Films do get bad publicity for having mostly white casts. No matter if it’s about two guys from the East Midlands working in a pub, it’ll get called our for not providing opportunities, with the suggestion that the director should have worked in a part for a West Indies immigrant. My point is that while productions that provide opportunities for minorities to be represented should rightly be funded and continue to exist, the focus on these things and the endless calls for diversity have a detrimental effect on people trying to get on with the job and make a film (especially if they happen to want to do things like the early Moorhead & Benson productions - two white guys, low key, not many characters except the two leads).
I mean, I would love a specific example of a writer or director talking about how the need for diversity derailed their creative process.
I watch a lot of low budget films on Amazon, and for the most part they are like 95% white. There's nothing wrong with the kind of film you are describing. But isn't it funny that of all the movies I could name (at least that I've seen) that are very small cast, they are almost all white people?
One of the articles which I linked above, which @
Jinnistan didn’t consider relevant and which I won’t bother linking again, explicitly asked in relation to
Joker: ‘Do we need another film about a violent white man?’
This is what I’m talking about.
The implication is that this subject matter and plot line don’t deserve funding and should ideally be prevented from making it onto the big screen in future. The implication is that really, there should have been another
Moonlight instead of
Joker. And let’s please not pretend that this was about anything other than that, especially as
Joker gives Arthur Fleck a connection with Black women. See below:
https://www.google.co.uk/amp/s/www.i...202182613/amp/
If you made one pile of movies that was about white men who "just can't take it" (whether "it" is their own exclusion or the punks making their street a dangerous place) and pick up a gun and start shooting people, and another pile of movies that were about the inner lives of someone in a marginalized group, which pile would be bigger?
While I don't entirely agree with many of the criticisms levied against
Joker I do understand the frustration of people who look at the movie theater and (1) are not well-represented on screen and (2) instead see films about how, you know, sometimes a white man picking up a gun and shooting a lot of people just makes sense.
Please kindly show me where I said that. I have reiterated again and again and again and again that I am not talking about the behind-the-scenes aspects of filmmaking. I am talking about making casting choices on the basis of ‘needing a diverse character to get green-lighted’.
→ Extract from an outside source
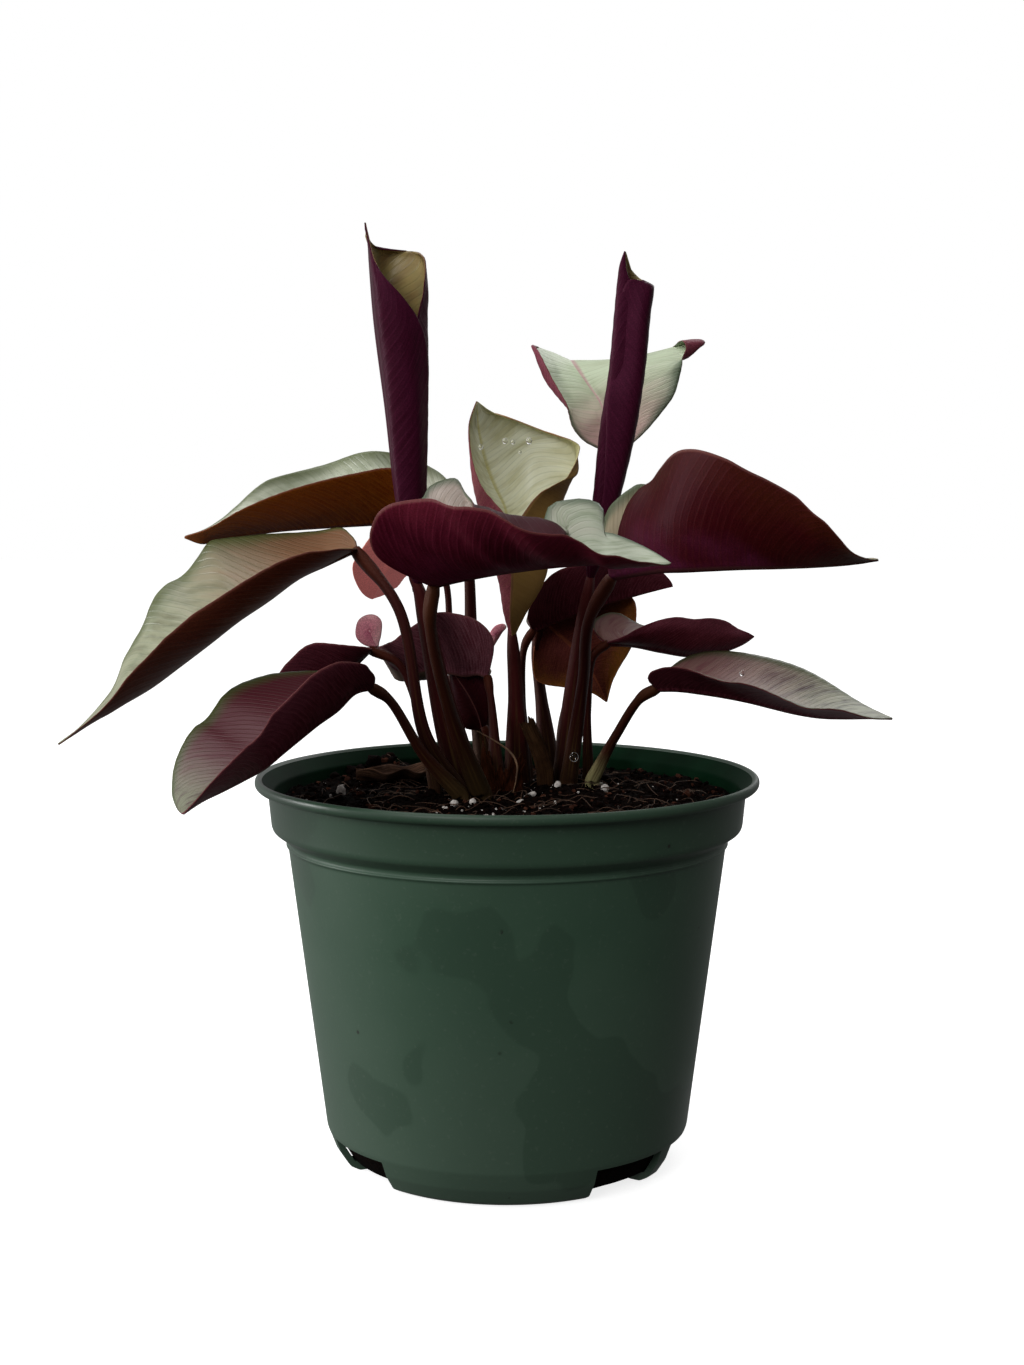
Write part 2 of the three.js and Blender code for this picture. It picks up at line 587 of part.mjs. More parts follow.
function holeCutter(x, y, radius) {
  const above = 12;
  const cutter = new THREE.CylinderGeometry(radius, radius, HOLE_DEPTH + above, HOLE_SIDES);
  return toSolid(upright(cutter).translate(x, y, SOIL_TOP + (above - HOLE_DEPTH) / 2));
}

// A rough grain, half sunk into the soil
function perliteShape(grain, scale) {
  const random = randomSource(Math.round(grain.x * 7 + grain.y * 13 + 900));
  const ball = weld(new THREE.IcosahedronGeometry(grain.radius * scale, 0));
  const place = ball.attributes.position;
  for (let i = 0; i < place.count; i += 1) {
    const bump = 0.82 + 0.3 * random();
    place.setXYZ(i, place.getX(i) * bump, place.getY(i) * bump, place.getZ(i) * bump * 0.85);
  }
  return ball.translate(grain.x, grain.y, soilHeight(grain.x, grain.y) + grain.radius * 0.3);
}

function buildSoil() {
  let soil = toSolid(buildSoilBody());
  const stalks = [...Object.values(LEAVES), ...Object.values(ROLLED)];
  for (const { foot, stalk } of stalks) {
    soil = soil.subtract(holeCutter(foot[0], foot[1], stalk * SHEATH_SWELL + HOLE_CLEARANCE));
  }
  soil = soil.subtract(holeCutter(STUB.foot[0], STUB.foot[1], STUB.radius * STUB_SWELL + HOLE_CLEARANCE));
  for (const grain of PERLITE) soil = soil.subtract(toSolid(perliteShape(grain, PERLITE_SOCKET)));
  return fromSolid(soil);
}

function buildStub() {
  const [x, y] = STUB.foot;
  const path = new THREE.QuadraticBezierCurve3(
    new THREE.Vector3(x, y, SOIL_TOP + 2),
    new THREE.Vector3(x, y, SOIL_TOP + 9),
    new THREE.Vector3(...STUB.top),
  );
  const bottom = new THREE.Vector3(x, y, SOIL_TOP - HOLE_DEPTH + JOINT_GAP);
  const centres = [bottom, ...path.getSpacedPoints(STUB_STEPS)];
  return taperedTube(centres, (t) => STUB.radius * mix(STUB_SWELL, 1, t), PETIOLE_SIDES);
}

// The dry papery sheath that stands in front of the petioles
function buildSheath() {
  const pointAt = (row, column) => {
    const angle = radians(-90 + SHEATH.halfAngle * (2 * column - 1));
    const radius = SHEATH.radius * mix(1, 1.12, row);
    const x = SHEATH.x + radius * Math.cos(angle);
    const y = SHEATH.y + radius * Math.sin(angle) * 0.9;
    const ragged = 0.8 + 0.2 * Math.cos(7 * column) - 0.35 * column;
    return new THREE.Vector3(x, y, soilHeight(x, y) + 0.9 + row * SHEATH.height * ragged);
  };
  const thickness = { above: SHEATH.thickness / 2, below: SHEATH.thickness / 2 };
  return sheetSolid(pointAt, 5, 8, () => thickness);
}

// The dried leaf lying on the soil
function buildDriedLeaf() {
  const h = radians(DRIED_LEAF.heading);
  const pointAt = (row, column) => {
    const along = (row - 0.5) * DRIED_LEAF.length;
    const across = (column - 0.5) * 2 * DRIED_LEAF.width * Math.sin(Math.PI * mix(0.06, 0.94, row));
    const x = DRIED_LEAF.x + along * Math.cos(h) - across * Math.sin(h);
    const y = DRIED_LEAF.y + along * Math.sin(h) + across * Math.cos(h);
    const lift = DRIED_LEAF.lift * (2 * column - 1) ** 2 + 0.8 * Math.sin(9 * row) ** 2;
    return new THREE.Vector3(x, y, soilHeight(x, y) + 1.1 + lift);
  };
  const thickness = { above: DRIED_LEAF.thickness / 2, below: DRIED_LEAF.thickness / 2 };
  return sheetSolid(pointAt, 7, 4, () => thickness);
}

const plant = new THREE.Group();

function addPiece(name, geometry, color, roughness) {
  const merged = weld(geometry);
  merged.computeVertexNormals();
  const mesh = new THREE.Mesh(merged, new THREE.MeshStandardMaterial({ color, roughness, metalness: 0 }));
  mesh.name = name;
  plant.add(mesh);
}

addPiece('pot', buildPot(), '#2f4034', 0.5);
addPiece('soil', buildSoil(), '#2a1712', 0.95);

for (const [name, leaf] of Object.entries(LEAVES)) {
  addPiece(`blade_${name}`, spreadBlade(leaf), leaf.colour, 0.45);
  addPiece(`petiole_${name}`, petiole(leaf, petioleEnd(leaf)), STALK, 0.5);
}

for (const [name, leaf] of Object.entries(ROLLED)) {
  const knee = new THREE.Vector3(...leaf.knee);
  const lean = new THREE.Vector3(...leaf.middle).sub(knee).normalize();
  addPiece(`blade_${name}`, rolledBlade(leaf), leaf.colour, 0.45);
  addPiece(`petiole_${name}`, petiole(leaf, knee.addScaledVector(lean, ROLL_SEAT)), STALK, 0.5);
}

addPiece('cut_petiole_stub', buildStub(), '#5a4636', 0.7);
addPiece('dry_sheath', buildSheath(), '#5b3f2c', 0.8);
addPiece('dried_leaf_on_soil', buildDriedLeaf(), '#4e3020', 0.8);
PERLITE.forEach((grain, index) => {
  addPiece(`perlite_${index + 1}`, perliteShape(grain, 1), '#cdc3ba', 0.9);
});

export default plant;
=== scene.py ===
import json
import math
import random

import bpy
import numpy as np
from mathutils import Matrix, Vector


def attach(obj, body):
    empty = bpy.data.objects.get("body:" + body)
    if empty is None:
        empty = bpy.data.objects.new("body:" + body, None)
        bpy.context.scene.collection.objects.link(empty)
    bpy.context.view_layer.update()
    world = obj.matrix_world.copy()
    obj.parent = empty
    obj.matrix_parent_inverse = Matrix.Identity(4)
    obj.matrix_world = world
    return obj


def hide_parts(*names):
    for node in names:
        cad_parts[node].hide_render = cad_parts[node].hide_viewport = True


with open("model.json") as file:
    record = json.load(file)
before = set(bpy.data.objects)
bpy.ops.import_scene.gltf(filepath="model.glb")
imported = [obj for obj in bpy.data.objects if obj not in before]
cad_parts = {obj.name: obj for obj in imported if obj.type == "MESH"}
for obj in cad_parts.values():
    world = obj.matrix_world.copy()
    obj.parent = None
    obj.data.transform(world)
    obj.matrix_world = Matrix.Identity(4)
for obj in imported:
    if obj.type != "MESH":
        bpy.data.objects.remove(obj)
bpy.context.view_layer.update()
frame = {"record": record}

MM = 0.001

# Camera fitted to the pot's outlines in the photo, which is 1024 by 1365 pixels
CAMERA_DISTANCE = 687.3
CAMERA_HEIGHT = 231.8
CAMERA_SIDE = 1.6
CAMERA_PITCH = 6.12
FOCAL_PIXELS = 2111.3
PHOTO_WIDTH = 1024
PHOTO_HEIGHT = 1365
SENSOR = 36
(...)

Because the on-camera and behind-camera aspects are the requirement! They are not separated. It might be true that there is pressure on studios to include more diverse casting in their films, but it's pretty obvious from a lot of films that come out that you can totally get a movie greenlit without diversity.
Like, I love
John Wick, but take a scroll down that cast list.
What I do agree with you about entirely is that underrepresented demographics need access to more job opportunities in the industry. This is pretty obvious and it does and will happen, but it has no need to have an impact on plotting decisions.
What steps do you think should be taken to grant more access? Because I happen to think that telling people they need diversity
somewhere in their creation process (behind or in front of the camera) is a fine way to go about that.
(Also, I've been a bit more sarcastic in my replies because you and I have talked to many times, but if it feels like anything is sounding mean, let me know. It's easy to forget that sarcasm can read wrong in print).